Aykan Safoğlu

 

Fluorescent Debts Flickering in German: Affective and aesthetic regimes of indebtedness as a 20th Century German educational product of Istanbul


My Ph.D. project explores the aesthetic and affective codes of a particular notion of ‘indebtedness’ as an outcome of German educational efforts institutionalized in Istanbul over the course of the 20th century. Using the specific example of my high school ‘Istanbul Erkek Lisesi’ which is housed in the former headquarters of a 20th-century European credit institution, I interrogate the processes through which ‘indebtedness’ as a colonial pedagogical tool compels the production of inferior subjects desirous of labor, emancipation, and citizenship models conforming to German (Western) ideals. Keeping Laurent Berlant’s argument dear to my research that a relation of ‘cruel optimism’ exists when something you desire is an obstacle to your flourishing, I contest the promise of German educational efforts in Minor Asia and thus critique the history of modern German/Turkish industrial complexes of labor, education, and military.

 

Leaning on the biographies of my relatives who became labor migrants in the Federal Republic of Germany in the 1960s and my educational track, I try to decipher ‘indebtedness’ as an affective genre for German pedagogy of labor and education. To reflect better upon how these superiority regimes operate, I look through the lens of affect theory and the physics of light and depart from my solo exhibition ‘Recess’ which opened at SALT Galata in Istanbul, Turkey, in February 2022.

 

Aykan Safoğlu received his MFA in Photography from the Milton Avery Graduate School of the Arts at Bard College, NY. His works cultivate relationships and even friendship among cultural, geographical, linguistic, and temporal boundaries.

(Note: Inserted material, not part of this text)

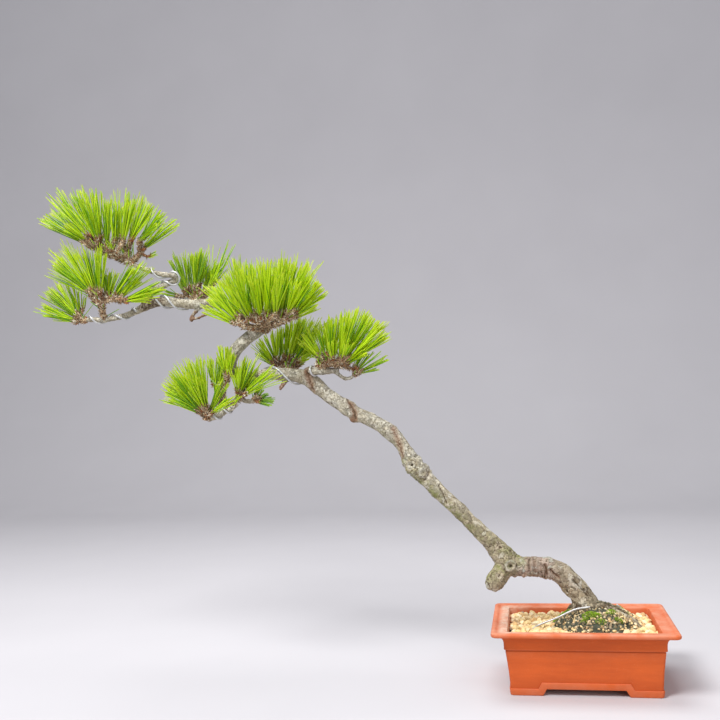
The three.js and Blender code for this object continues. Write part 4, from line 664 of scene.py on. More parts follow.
def needle_finish(colours):
    """Needles: pale at the sheath, fresh green above it and yellow-green at the tip.
    tint: red runs along the needle, green is the needle's own tone, blue is the shade of its pad."""
    f = Finish("pine_needles")
    needle, deep_green = colours.needle, colours.needle_deep
    along, own, shaded = f.tint()
    fresh = f.ramp(
        along, (0.0, (0.42, 0.34, 0.12)), (0.05, shade(needle, 0.8)),
        (0.2, needle), (0.75, colours.needle_light), (1.0, colours.needle_tip),
    )
    deep = f.ramp(
        along, (0.0, (0.28, 0.21, 0.09)), (0.08, shade(deep_green, 0.8)),
        (0.7, deep_green), (1.0, shade(needle, 0.75)),
    )
    tone = f.mix(f.range(own, 0.15, 0.95), fresh, deep)
    # painted shade: needles of the inner and lower pads darken towards the shaded needle colour
    tone = f.mix(f.times(shaded, 0.75), tone, colours.needle_shade)
    glow = {"Subsurface Weight": 0.42, "Subsurface Radius": (1.0, 1.4, 0.2), "Subsurface Scale": 0.0016}
    for key, value in glow.items():
        f.feed(f.shader.inputs[key], value)
    return f.done(tone, 0.45, specular=0.28)


def scale_finish(colours):
    """Bud scales and old shoots: red-brown to grey, with whitish dry edges.
    tint: red runs to the scale's dry edge, green is its own tone."""
    f = Finish("bud_scales")
    along, own, _ = f.tint()
    tone = f.ramp(
        own, (0.0, colours.scale), (0.2, (0.22, 0.095, 0.035)), (0.4, (0.42, 0.29, 0.165)),
        (0.58, (0.62, 0.47, 0.29)), (0.74, (0.11, 0.06, 0.03)), (0.86, (0.74, 0.65, 0.48)),
        (1.0, (0.88, 0.84, 0.74)),
    )
    tone = f.mix(f.range(along, 0.5, 1.0, 0.0, 0.6), tone, (0.76, 0.62, 0.42))
    tone = f.mix(f.range(f.noise(1.6, detail=4), 0.5, 0.38, 0.0, 0.9), tone, (0.055, 0.032, 0.02))
    return f.done(tone, 0.85, f.noise(0.9, detail=3), 0.3, specular=0.2)


def gravel_finish(colours):
    """Dry cream grit.
    tint: red is the grain's own tone, green is how dirty it is."""
    f = Finish("cream_grit")
    own, dirt, _ = f.tint()
    tone = f.ramp(
        own, (0.0, colours.gravel), (0.35, (0.80, 0.58, 0.28)), (0.6, (0.88, 0.76, 0.52)),
        (0.8, (0.70, 0.44, 0.19)), (0.92, (0.50, 0.35, 0.2)), (1.0, (0.3, 0.25, 0.2)),
    )
    tone = f.mix(f.range(f.noise(2.6, detail=5), 0.3, 0.5, 0.35, 0.0), tone, (0.52, 0.36, 0.18))
    tone = f.mix(dirt, tone, (0.055, 0.06, 0.042))
    return f.done(tone, 0.85, f.noise(0.9, detail=4), 0.3, specular=0.3)


def mound_finish(colours):
    """Damp dark mix, grey-green with old moss."""
    f = Finish("root_mound")
    broad = f.noise(9, detail=5)
    fine = f.noise(2.0, detail=5, rough=0.7)
    tone = f.ramp(broad, (0.3, (0.022, 0.026, 0.020)), (0.55, colours.mound), (0.75, (0.13, 0.135, 0.09)))
    tone = f.mix(f.range(fine, 0.55, 0.72, 0.0, 0.6), tone, (0.16, 0.17, 0.12))
    return f.done(tone, 0.95, fine, 1.0, specular=0.2)


def moss_finish(colours):
    """Small moss leaves, bright at their tips.
    tint: red runs along the leaf, green is its own tone."""
    f = Finish("moss")
    along, own, _ = f.tint()
    tone = f.ramp(along, (0.0, (0.02, 0.05, 0.008)), (0.5, shade(colours.moss, 0.6)), (1.0, colours.moss))
    tone = f.mix(f.times(own, 0.6), tone, (0.07, 0.14, 0.02))
    return f.done(tone, 0.7, specular=0.25)


def wire_finish(colours):
    """Soft-drawn aluminium, dulled unevenly."""
    f = Finish("aluminium_wire")
    tone = f.mix(f.range(f.noise(4, detail=4), 0.35, 0.65), colours.wire, shade(colours.wire, 0.72))
    rough = f.range(f.noise(1.5, detail=3), 0.3, 0.7, 0.38, 0.6)
    return f.done(tone, rough, f.noise(0.7), 0.05, metallic=0.6)


def screen_finish():
    """Moulded black plastic mesh."""
    f = Finish("screen_plastic")
    tone = f.mix(f.noise(2.0), (0.02, 0.022, 0.025), (0.04, 0.042, 0.046))
    return f.done(tone, f.range(f.noise(1.2), 0.3, 0.7, 0.45, 0.6), f.noise(0.8), 0.1)


def floor_finish():
    """A plain pale floor."""
    f = Finish("studio_floor")
    tone = f.mix(f.noise(260, detail=2), (0.52, 0.505, 0.525), (0.56, 0.545, 0.565))
    return f.done(tone, 0.9, specular=0.1)


# ---- settings


def colour_setting(name, description, value):
    return bpy.props.FloatVectorProperty(
        name=name, description=description, default=value, size=3, min=0.0, max=1.0, subtype="COLOR"
    )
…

Through his work in multiple media including film, photography, and performance, he conducts open-ended investigations into cultural identity, creativity, and kinship. Safoğlu was an artist-in-residence at institutions such as Akademie Schloss Solitude in Stuttgart, Ashkal Alwan in Beirut, and Rijksakademie van beeldende kunsten in Amsterdam between 2014-2018. Recipient of the Grand Prize of the City of Oberhausen at the 59th International Short Film Festival Oberhausen (2013), and Birgit Jürgenssen Prize (2021); Safoğlu is currently a PhD-Candidate at the Academy of Fine Arts Vienna.